In general, a child who is 12 years old should have input into his/her residential schedule. A child 15 years old or more should have very strong input. The mediator should make it clear to the child, or preferably to the parents, that we need input from the child, not decisions. If the mediator does not want to talk with the child, and if the parents cannot gather input from the child without compromising him or her, a child's counselor, or a mutually acceptable child development specialist can often speak to what is in that child's best interests.

Before talking with children in mediation, the mediator should get an agreement from the parents regarding the purpose of gathering information from the child. Ensure the parents understand the child's need for safety and comfort. Help them be sensitive to divided loyalty and dependency issues. Spend some time finding out from both parents what each child is like so you can use this information to build rapport when you talk with the child.

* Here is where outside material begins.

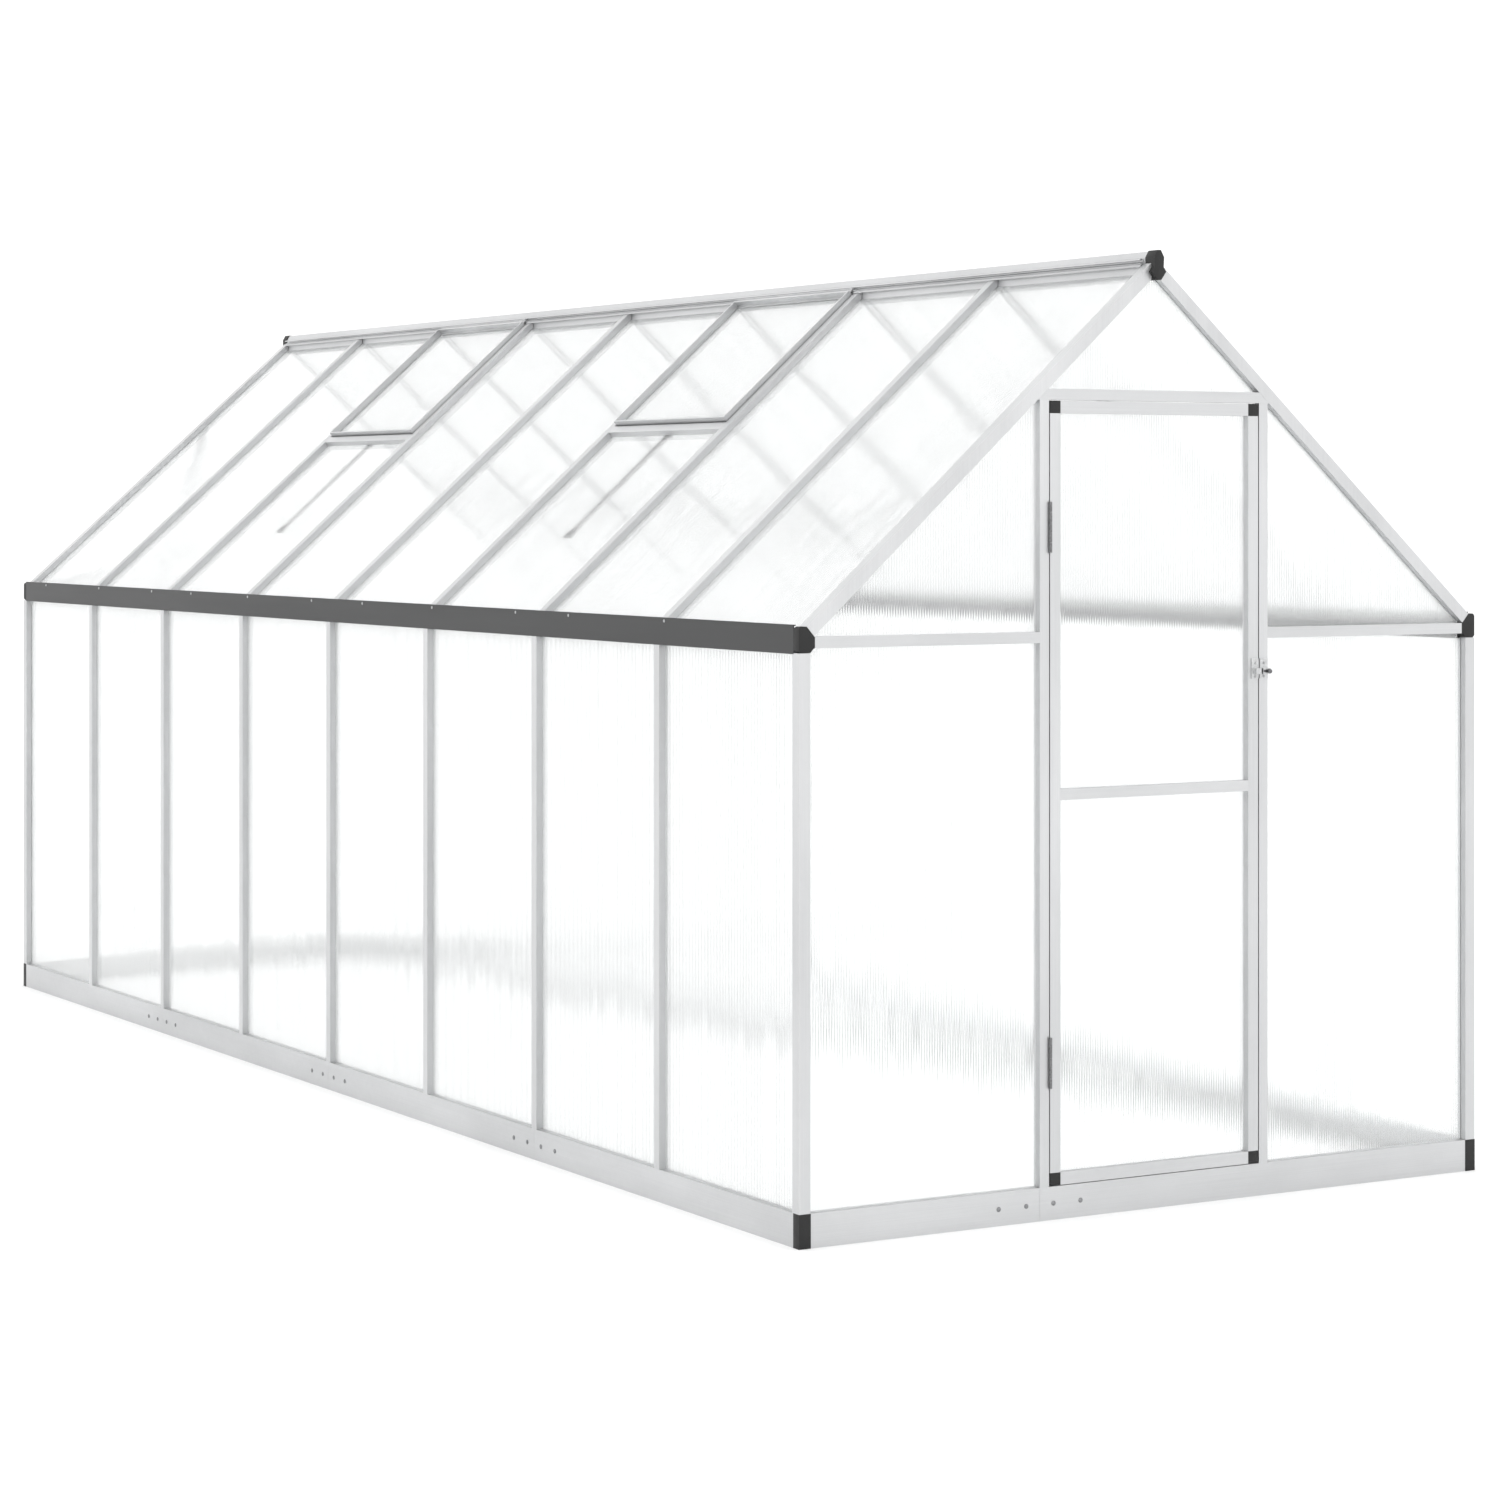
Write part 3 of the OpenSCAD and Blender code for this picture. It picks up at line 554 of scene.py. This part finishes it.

Before proceeding, get agreement regarding what the children are told ahead of time about why they are coming to mediation. The information must be clear (input only) and preferably presented by both parents together. Arrange for neutral transportation (both parents, or trusted family friend).

At the appointment, meet with parents and children together to explain what a mediator does, go over ground rules (we need their input not their decision) and explain the need for and limits of confidentiality. Get permission from the parents in front of the children for the children to talk candidly with the mediator.

Meet with the children together to make sure they understand why they are meeting with you and let them know how you're going to proceed. I find it helpful to meet with all the children together, then with each child separately, then reconvene with all the children again, then meet with the parents separately or together with the children, depending on the information gathered from the children. When meeting with each child separately, arrange their coming and going so they are not influenced by each other or their parents.

When meeting with a child under 9-10, you may find it helpful to have some art supplies handy. Children usually can express themselves more comfortably when they are playing. After some rapport building, a typical children's interview might proceed as follows:

1. Tell the child what Mom and Dad told you about him/her (their favorite activities, school subjects, friends, etc), include what the parents said they liked most about the child (affectionate, creative, helpful, etc.).

2. Ask what they like about Mom/Dad (do for each parent in turn).

3. Ask if there is anything they do that Mom/Dad don't like.

4. Ask if there is anything Mom/Dad do that they don't like (again, do for eac parent in turn).

5. Ask what Dad/Mom can do to make his/her life easier right now (again, do for each parent in turn and consider reversing order).

6. Let them know you are working with Mom and Dad on parenting issues and that you need their help to make good decisions. Make it clear that Dad and Mom are deciding and their role is give information (not decisions).

7. Ask about a child's holiday preferences.

8. Ask if there's anything they want you to tell Mom/Dad.

9. Ask if there's anything that you talked about that they don't want you to tell Mom and Dad.

10. Make sure they understand what you are going to do with the information they've shared. Make arrangements for a follow-up visit, or phone call.